The first item on the road to a measure of resilience is to remember that resilience is a context-dependent systemic property. It depends on the type of extreme event (X-event) you want to be resilient against. This point must be kept uppermost in mind, since it does no good to build resilience against a terrorist bombing when what happens is a hurricane or an Internet crash. So to set the stage for our Four As resilience measure, let’s assume we want to be resilient to an Inter- net failure. So that’s our target X-event. But even that’s not enough. We have to specify a few more details about the failure before we start measuring how well our protection is working. These details include whether it’s a purely in-house IT failure of a server or some other part of the local information-processing infrastructure or the failure goes outside your own organization. In the latter case, we then must ask if it’s local in the sense that the failure rests in your local ISP or if it’s global in the sense that the failure extends beyond simply your own provider. We can further subdivide the problem. But this is probably enough to get the general idea, which is that you have to have a very good idea of what you’re trying to be resilient against before you can even begin to put protection in place.

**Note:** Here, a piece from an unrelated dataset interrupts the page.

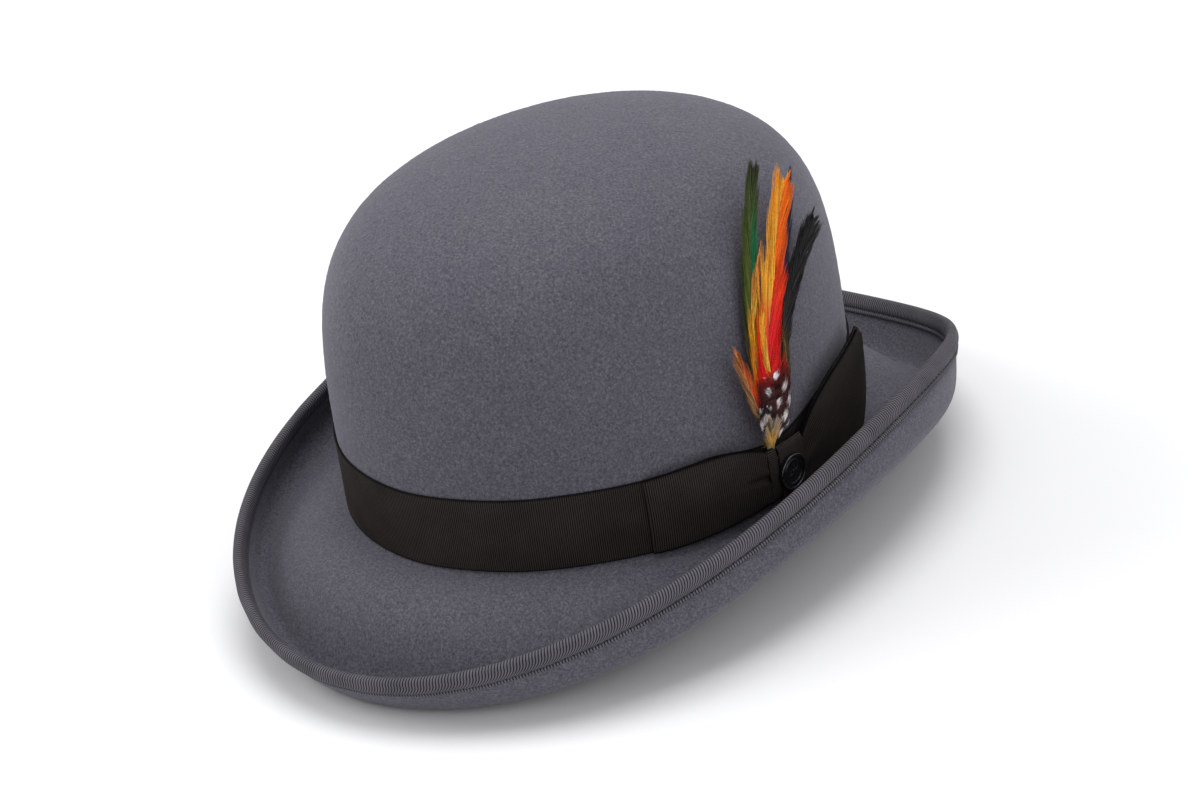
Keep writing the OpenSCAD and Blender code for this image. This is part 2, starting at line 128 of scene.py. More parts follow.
def brim(t, u, off):
    """The brim's face at u from the crown to the edge, and past 1 straight on in mm."""
    t, u, off = np.broadcast_arrays(np.asarray(t, float), u, off)
    p0, p1, p2, p3 = brim_handles(t)
    c = np.minimum(u, 1)[..., None]
    b = (1 - c) ** 3 * p0 + 3 * (1 - c) ** 2 * c * p1 + 3 * (1 - c) * c * c * p2 + c ** 3 * p3
    g = unit((1 - c) ** 2 * (p1 - p0) + 2 * (1 - c) * c * (p2 - p1) + c * c * (p3 - p2))
    b = b + np.maximum(u - 1, 0)[..., None] * g
    return place(t, 1, np.maximum(b[..., 0], 0.001), b[..., 1], -g[..., 1], g[..., 0], off, True)


def corner(t, f, off):
    """The rounded corner between the crown's wall and the brim."""
    t, f, off = np.broadcast_arrays(np.asarray(t, float), f, off)
    p0, p1, p2, p3 = brim_handles(t)
    u = CORNER_U
    b = (1 - u) ** 3 * p0 + 3 * (1 - u) ** 2 * u * p1 + 3 * (1 - u) * u * u * p2 + u ** 3 * p3
    a = p0 + np.array([0, BREAK_R])
    w = f[..., None]
    p = (1 - w) ** 2 * a + 2 * w * (1 - w) * p0 + w * w * b
    g = unit((1 - w) * (p0 - a) + w * (b - p0))
    return place(t, 1, np.maximum(p[..., 0], 0.001), p[..., 1], -g[..., 1], g[..., 0], off, True)


def edge_share(t, w):
    return w / (3 * ROLL_FULL * (REACH - REACH_WAVE * cosd(2 * t)))


def even_angles(n, height=None, extra=0.0, shift=0.0):
    """n angles round the hat, evenly spaced along the brim's edge, or along the wall at a height,
    and the length round. shift moves them on by that many mm."""
    t = np.linspace(-360, 720, 8641)
    p = brim(t, 1.0, 0.0) if height is None else wall(t, height, extra)
    s = np.concatenate([[0], np.cumsum(np.linalg.norm(np.diff(p, axis=0), axis=1))])
    girth = s[-1] / 3
    return np.interp(girth + np.linspace(0, girth, n, endpoint=False) + shift, s, t), girth


# ---------------------------------------------------------------- mesh helpers
def put_mesh(name, verts_mm, faces, material, smooth_faces=True, uv=None, colour=None, sharp=None):
    """An object from points in mm, and an int array of quads (-1 pads a triangle)."""
    mesh = bpy.data.meshes.new(name)
    v = np.asarray(verts_mm, float).reshape(-1, 3) * MM
    f = np.asarray(faces, np.int64)
    counts = np.where(f[:, 3] < 0, 3, 4)
    flat = f.reshape(-1)
    flat = flat[flat >= 0]
    mesh.vertices.add(len(v))
    mesh.vertices.foreach_set("co", v.astype(np.float32).ravel())
    mesh.loops.add(len(flat))
    mesh.loops.foreach_set("vertex_index", flat.astype(np.int32))
    mesh.polygons.add(len(f))
    mesh.polygons.foreach_set("loop_start", np.concatenate([[0], np.cumsum(counts)[:-1]]).astype(np.int32))
    mesh.polygons.foreach_set("use_smooth", np.full(len(f), smooth_faces))
    mesh.update(calc_edges=True)
    if uv is not None:
        layer = mesh.uv_layers.new(name="UVMap")
        layer.data.foreach_set("uv", np.asarray(uv, np.float32).ravel())
    if colour is not None:
        attr = mesh.color_attributes.new("tint", "FLOAT_COLOR", "POINT")
        rgba = np.concatenate([colour, np.ones((len(colour), 1))], 1)
        attr.data.foreach_set("color", rgba.astype(np.float32).ravel())
    if sharp:
        mesh.set_sharp_from_angle(angle=math.radians(sharp))
    mesh.validate()
    mesh.materials.append(material)
    obj = bpy.data.objects.new(name, mesh)
    bpy.context.scene.collection.objects.link(obj)
    return obj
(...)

Once the matter of exactly what X-event is of concern is settled, we can bring out the Four As: Awareness, Assimilation, Agility, and Adaptivity and assign an integer from 0 to 10 to each category, reflecting how well-prepared we are for the X-event in the activities described by that category. So if our X-event is an in-house internet failure, we can first look at whether we had in place any kind of procedure for giving an early-warning signal for that particular event. In other words, how was our Awareness of an in-house failure? If we had a good early-warning of the failure, then we’d give a high mark, say 9 or 10, to Awareness; if we had no warning at all, then for Awareness we would assign a low value, say 0 or 1.

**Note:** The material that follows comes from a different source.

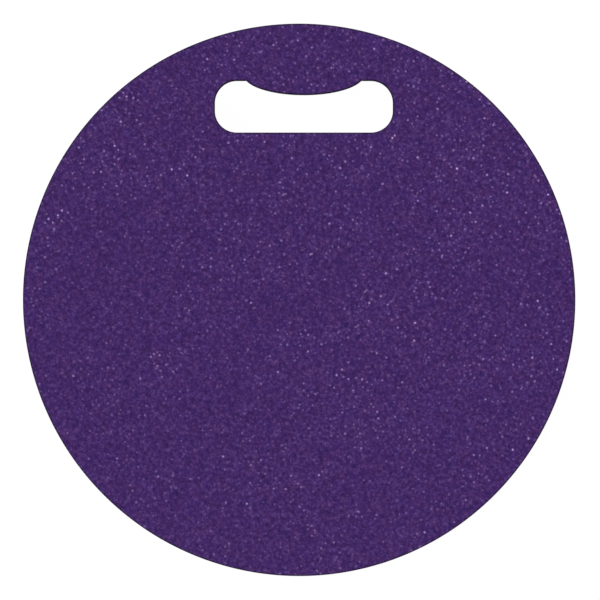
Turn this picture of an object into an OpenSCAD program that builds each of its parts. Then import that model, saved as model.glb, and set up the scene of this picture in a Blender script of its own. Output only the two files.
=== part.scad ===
// Wobble cushion: a flat foam seat disc with a carrying slot, bonded onto a ball-shaped foam rocker.
//
// The seat disc is a sandwich of three sheets, trimmed and slotted in one cut: seat sheet, stiffener
// sheet, under sheet. The rocker below it is four soft sheets with a firm spreader sheet in their
// middle, turned to one ball-shaped side wall, and it stands on a ribbed rubber sole.
//
// Origin: centre of the sole, on the floor. +Z is up and +Y points at the carrying slot. Millimetres.

/* [Seat disc] */
// Diameter of the seat disc
platform_d = 350; // [290:1:420]
// Thickness of the seat sheet, the soft foam that is sat on
seat_t = 12; // [8:0.5:20]
// Thickness of the firm stiffener sheet inside the disc
stiffener_t = 4; // [2:0.5:6]
// Thickness of the under sheet, the soft foam below the stiffener
under_t = 12; // [8:0.5:20]
// Radius that rounds the disc's upper and lower rim
rim_round = 1.5; // [0.5:0.1:3]

/* [Carrying slot] */
// Length of the slot, for four fingers side by side
slot_w = 113; // [90:1:140]
// Height of the slot at its ends
slot_h = 33; // [28:1:42]
// Radius of the slot's corners, at most what the slot's height leaves room for
slot_corner_r = 14; // [8:0.5:16]
// Width of the grip strip between the rim and the slot's outer edge, on the centre line
grip_strip = 36; // [28:1:46]
// Distance of the slot's middle from the disc's centre line, towards +X
slot_offset = 3; // [-6:0.5:6]
// Distance from each end of the slot to where the palm arch starts
arch_end = 20; // [16:1:30]
// Depth by which the palm arch bulges into the slot
arch_depth = 9; // [4:0.5:12]
// Height of the arch's ellipse centre above the slot's outer edge
arch_lift = 4; // [2:0.5:8]

/* [Rocker] */
// Thickness of each soft rocker sheet
rocker_sheet_t = 12; // [10:0.5:16]
// Thickness of the firm spreader sheet in the rocker's middle
spreader_t = 3; // [2:0.5:5]
// Gap, seen from above, between the slot and the top of the rocker, so that fingers pass beside it
slot_to_rocker = 6; // [4:0.5:12]

/* [Sole] */
// Diameter of the rubber sole, and of the rocker where it meets it
sole_d = 124; // [100:1:150]
// Thickness of the rubber sole
sole_t = 4; // [3:0.5:6]
// Size of the bevel around the sole's lower edge
sole_bevel = 1; // [0.5:0.1:1.5]
// Diameter of the smooth land in the middle of the sole
land_d = 22; // [14:1:30]
// Width of each groove in the sole's tread
groove_w = 3; // [2:0.5:4]
// Depth of each groove in the sole's tread
groove_depth = 1.2; // [0.5:0.1:1.5]
// Distance from one groove to the next
groove_pitch = 9; // [7:0.5:12]

/* [Hidden] */

$fn = 96;
foam_colour = [0.28, 0.18, 0.40];
firm_colour = [0.16, 0.15, 0.18];
rubber_colour = [0.10, 0.10, 0.11];
cut_margin = 1;
least_straight = 1;
arch_steps = 48;

// Levels from the floor up.
pitch_z = sole_t + rocker_sheet_t;
spreader_z = sole_t + 2 * rocker_sheet_t;
roll_z = spreader_z + spreader_t + rocker_sheet_t;
platform_z = spreader_z + spreader_t + 2 * rocker_sheet_t;
stiffener_z = platform_z + under_t;
seat_z = stiffener_z + stiffener_t;

// Carrying slot, in plan.
slot_outer_y = platform_d / 2 - grip_strip;
slot_inner_y = slot_outer_y - slot_h;
corner_r = min(slot_corner_r, (slot_h - least_straight) / 2);
arch_half_h = arch_depth + arch_lift;
arch_half_w = (slot_w / 2 - arch_end) / sqrt(1 - pow(arch_lift / arch_half_h, 2));

// The rocker's side wall is one ball, cut flat by the sole and by the disc.
rocker_h = platform_z - sole_t;
rocker_top_r = slot_inner_y - slot_to_rocker;
sole_r = sole_d / 2;
ball_rise = (pow(rocker_top_r, 2) + pow(rocker_h, 2) - pow(sole_r, 2)) / (2 * rocker_h);
ball_r = sqrt(pow(sole_r, 2) + pow(ball_rise, 2));

// Outline of the slot without its palm arch: a rectangle with round corners.
module slot_blank() {
    for (side = [-1, 1], level = [slot_inner_y + corner_r, slot_outer_y - corner_r])
        translate([slot_offset + side * (slot_w / 2 - corner_r), level])
            circle(r = corner_r);
    translate([slot_offset, slot_inner_y + slot_h / 2]) {
        square([slot_w - 2 * corner_r, slot_h], center = true);
        square([slot_w, slot_h - 2 * corner_r], center = true);
    }
}

// Lower half of the ellipse whose crown bulges into the slot as the palm arch.
module palm_arch() {
    translate([slot_offset, slot_outer_y + arch_lift])
        polygon([for (step = [0 : arch_steps])
            let (turn = 180 + 180 * step / arch_steps)
            [arch_half_w * cos(turn), arch_half_h * sin(turn)]]);
}

// The slot as a cutter through a sheet that starts at level z and is t thick.
module slot_cutter(z, t) {
    translate([0, 0, z - cut_margin])
        linear_extrude(height = t + 2 * cut_margin)
            difference() {
                slot_blank();
                palm_arch();
            }
}

// One sheet of the seat disc: a disc with the slot, its rim rounded above or below.
module disc_sheet(z, t, round_top = false, round_bottom = false) {
    flat_r = platform_d / 2 - rim_round;
    difference() {
        translate([0, 0, z])
            rotate_extrude($fn = 180) {
                square([flat_r, t]);
                translate([0, round_bottom ? rim_round : 0])
                    square([platform_d / 2, t - (round_bottom ? rim_round : 0) - (round_top ? rim_round : 0)]);
                if (round_top) translate([flat_r, t - rim_round]) circle(r = rim_round);
                if (round_bottom) translate([flat_r, rim_round]) circle(r = rim_round);
            }
        slot_cutter(z, t);
    }
}

// One slice of the rocker's ball, from level z, t thick.
module ball_slice(z, t) {
    intersection() {
        translate([0, 0, sole_t + ball_rise]) sphere(r = ball_r);
        translate([0, 0, z]) cylinder(r = ball_r + cut_margin, h = t);
    }
}

module seat_sheet() {
    color(foam_colour) disc_sheet(seat_z, seat_t, round_top = true);
}

module stiffener_sheet() {
    color(firm_colour) disc_sheet(stiffener_z, stiffener_t);
}

module under_sheet() {
    color(foam_colour) disc_sheet(platform_z, under_t, round_bottom = true);
}

module rocker_sheet_4() {
    color(foam_colour) ball_slice(roll_z, rocker_sheet_t);
}

module rocker_sheet_3() {
    color(foam_colour) ball_slice(spreader_z + spreader_t, rocker_sheet_t);
}

module spreader_sheet() {
    color(firm_colour) ball_slice(spreader_z, spreader_t);
}

module rocker_sheet_2() {
    color(foam_colour) ball_slice(pitch_z, rocker_sheet_t);
}

module rocker_sheet_1() {
    color(foam_colour) ball_slice(sole_t, rocker_sheet_t);
}

// Rubber sole: a disc with a bevelled lower edge and ring grooves cut into its underside.
module grip_sole() {
    first_groove = land_d / 2;
    last_groove = sole_r - sole_bevel - 2 * groove_w;
    color(rubber_colour) difference() {
        rotate_extrude($fn = 120)
            polygon([
                [0, 0], [sole_r - sole_bevel, 0], [sole_r, sole_bevel], [sole_r, sole_t], [0, sole_t]
            ]);
        for (inner = [first_groove : groove_pitch : last_groove])
            translate([0, 0, -cut_margin]) difference() {
                cylinder(r = inner + groove_w, h = groove_depth + cut_margin);
                translate([0, 0, -cut_margin])
                    cylinder(r = inner, h = groove_depth + 3 * cut_margin);
            }
    }
}

seat_sheet();
stiffener_sheet();
under_sheet();
rocker_sheet_4();
rocker_sheet_3();
spreader_sheet();
rocker_sheet_2();
rocker_sheet_1();
grip_sole();
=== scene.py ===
"""A wobble cushion for physiotherapy: a slotted foam seat disc on a ball-shaped foam rocker.

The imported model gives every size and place. Each soft sheet and the rubber sole is built here as a
surface on a grid and stands for its plain solid in the model; the two firm boards keep theirs.
All lengths are in metres, +Z is up and +Y points at the carrying slot.
"""

import logging
import math
from collections.abc import Sequence
from dataclasses import dataclass, field
from enum import Enum

import bpy
import numpy as np
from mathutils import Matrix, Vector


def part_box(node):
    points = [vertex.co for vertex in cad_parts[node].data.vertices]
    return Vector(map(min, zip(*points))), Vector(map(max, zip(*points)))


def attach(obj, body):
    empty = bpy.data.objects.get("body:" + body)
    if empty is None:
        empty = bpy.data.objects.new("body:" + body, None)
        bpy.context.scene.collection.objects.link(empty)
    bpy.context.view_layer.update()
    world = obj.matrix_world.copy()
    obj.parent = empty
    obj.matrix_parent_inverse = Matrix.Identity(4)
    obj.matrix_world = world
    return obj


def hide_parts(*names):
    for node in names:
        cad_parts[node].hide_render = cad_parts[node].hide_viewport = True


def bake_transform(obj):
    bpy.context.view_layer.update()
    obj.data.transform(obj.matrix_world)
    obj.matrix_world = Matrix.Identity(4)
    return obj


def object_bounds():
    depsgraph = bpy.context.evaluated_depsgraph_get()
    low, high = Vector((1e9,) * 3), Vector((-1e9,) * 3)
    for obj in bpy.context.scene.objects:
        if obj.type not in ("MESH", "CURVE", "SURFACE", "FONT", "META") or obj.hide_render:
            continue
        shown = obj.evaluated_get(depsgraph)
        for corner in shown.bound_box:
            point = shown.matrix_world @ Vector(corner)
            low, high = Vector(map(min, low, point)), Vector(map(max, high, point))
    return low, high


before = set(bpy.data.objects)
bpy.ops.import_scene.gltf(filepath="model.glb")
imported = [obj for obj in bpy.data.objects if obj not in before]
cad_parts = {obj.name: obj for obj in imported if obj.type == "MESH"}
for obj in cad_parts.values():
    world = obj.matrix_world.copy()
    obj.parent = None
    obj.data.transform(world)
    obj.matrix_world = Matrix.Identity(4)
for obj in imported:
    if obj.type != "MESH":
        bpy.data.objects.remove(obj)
CAD_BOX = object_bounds()

log = logging.getLogger("wobble_cushion")
MM = 0.001
# Degrees by which the patterns are turned, so that no flat face follows their lattice.
LATTICE_TURN = (37.0, 23.0, 51.0)
# The values between which most of a noise lies.
NOISE_SPAN = (0.35, 0.65)
# Places of the Mix node's colour sockets, which share their names with its number sockets.
MIX_FIRST, MIX_SECOND, MIX_RESULT = 6, 7, 2

Colour = tuple[float, float, float, float]


class Body(Enum):
    """The model's bodies, from the floor up."""

    FOOT = "foot"
    MIDDLE = "middle"
    SEAT = "seat"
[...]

We now continue to Assimilation and ask how well we were prepared to survive the Internet failure and still keep at least a skeletal system going. Again, a high number means we did pretty well, a low number says we did poorly. We then continue with Agility, our ability to examine the situation after the Internet failure and look for opportunities that the failure created. Finally, we consider how Adaptive we are in the sense of being able to move into a new way of carrying out our in-house computing created by the failure.
In this manner, we obtain a set of four numbers (A1, A2, A3, A4) characterizing how resilient our system is to an Internet failure. If all of these numbers are large, great. The system is very resilient. But if even one of the numbers is small, then we have a potential problem and our resilience level is low. So perhaps the risk-averse way to measure resilience against an in-house Inter- net failure is to just take the smallest of the four numbers A1, A2, A3, A4. Or maybe the average of these numbers. Or even the variance of the four numbers. Which is the best way to reflect the resilience against this type of X-event also depends very much on the specific system we’re managing and the details of the hypothetical X-event.
Now recall that so far we’ve spoken about just one specific X-event. But there may be many more that concern the system manager. And for each of these X-events of concern, there is another set of four numbers characterizing how prepared we are for that X-event using the Four As categories. In the end, if we have N X-events, we’ll end up with a collection of N sets of four numbers. We then have to somehow combine that set of 4-tuples into a single number that reflects our estimate of the overall resilience of our system. Again, there are many ways to create that single measure, ranging from taking the minimum of all the other minima to some kind of statistical measure like an average. What works best is an empirical question that’s currently under investigation.